At the Korean restaurant, the energy was manic; the wind was bending palm trees at the waist and sending shopping carts skating across the parking lot. The atmosphere felt heightened and unreal, like a podcast at double speed. You’re doing, what, a cybercrime? my friend asked. Over the din, I tried to explain: No, not a worm like Stuxnet. A worm like Richard Scarry.
By the time I got home it was dark, and the first sparks had already landed in Altadena. On my laptop, waiting for me in a volumetric pixel box, was the worm. Pointed at each end, it floated in a mist of particles, eerily stick-straight and motionless. It was, of course, not alive. Still, it looked deader than dead to me. “Bravo,” said Stephen Larson, when I reached him later that night. “You have achieved the ‘hello world’ state of the simulation.”
Larson is a cofounder of OpenWorm, an open source software effort that has been trying, since 2011, to build a computer simulation of a microscopic nematode called Caenorhabditis elegans. His goal is nothing less than a digital twin of the real worm, accurate down to the molecule. If OpenWorm can manage this, it would be the first virtual animal—and an embodiment of all our knowledge not only about C. elegans, which is one of the most-studied animals in science, but about how brains interact with the world to produce behavior: the “holy grail,” as OpenWorm puts it, of systems biology.

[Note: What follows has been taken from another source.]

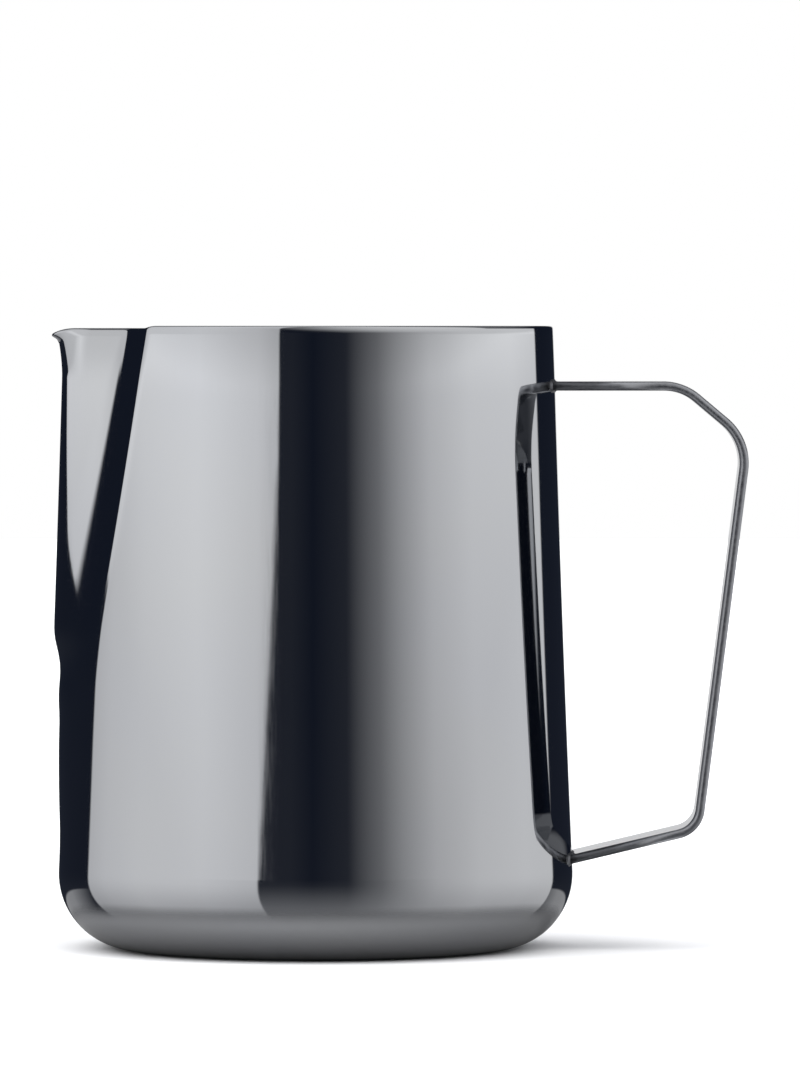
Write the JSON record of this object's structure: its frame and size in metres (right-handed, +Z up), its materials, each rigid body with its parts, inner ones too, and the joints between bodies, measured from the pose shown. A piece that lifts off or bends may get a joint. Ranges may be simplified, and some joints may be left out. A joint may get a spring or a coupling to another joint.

Unfortunately, they haven’t managed it. The simulation on my laptop takes data culled from experiments done with living worms and translates it into a computational framework called c302, which then drives the simulated musculature of a C. elegans worm in a fluid dynamic environment—all in all, a simulation of how a worm squiggles forward in a flat plate of goo. It takes about 10 hours of compute time to generate five seconds of this behavior.
So much can happen in 10 hours. An ember can travel on the wind, down from the foothills and into the sleeping city. That night, on Larson’s advice, I tweaked the time parameters of the simulation, pushing beyond “hello world” and deeper into the worm’s uncanny valley. The next morning, I woke to an eerie orange haze, and when I pulled open my laptop, bleary-eyed, two things made my heart skip: Los Angeles was on fire. And my worm had moved.
At this point, you may be asking yourself a very reasonable question. Back at the Korean place, between bites of banchan, my friend had asked it too. The question is this: Uhh … why? Why, in the face of everything our precarious green world endures, of all the problems out there to solve, would anyone spend 13 years trying to code a microscopic worm into existence?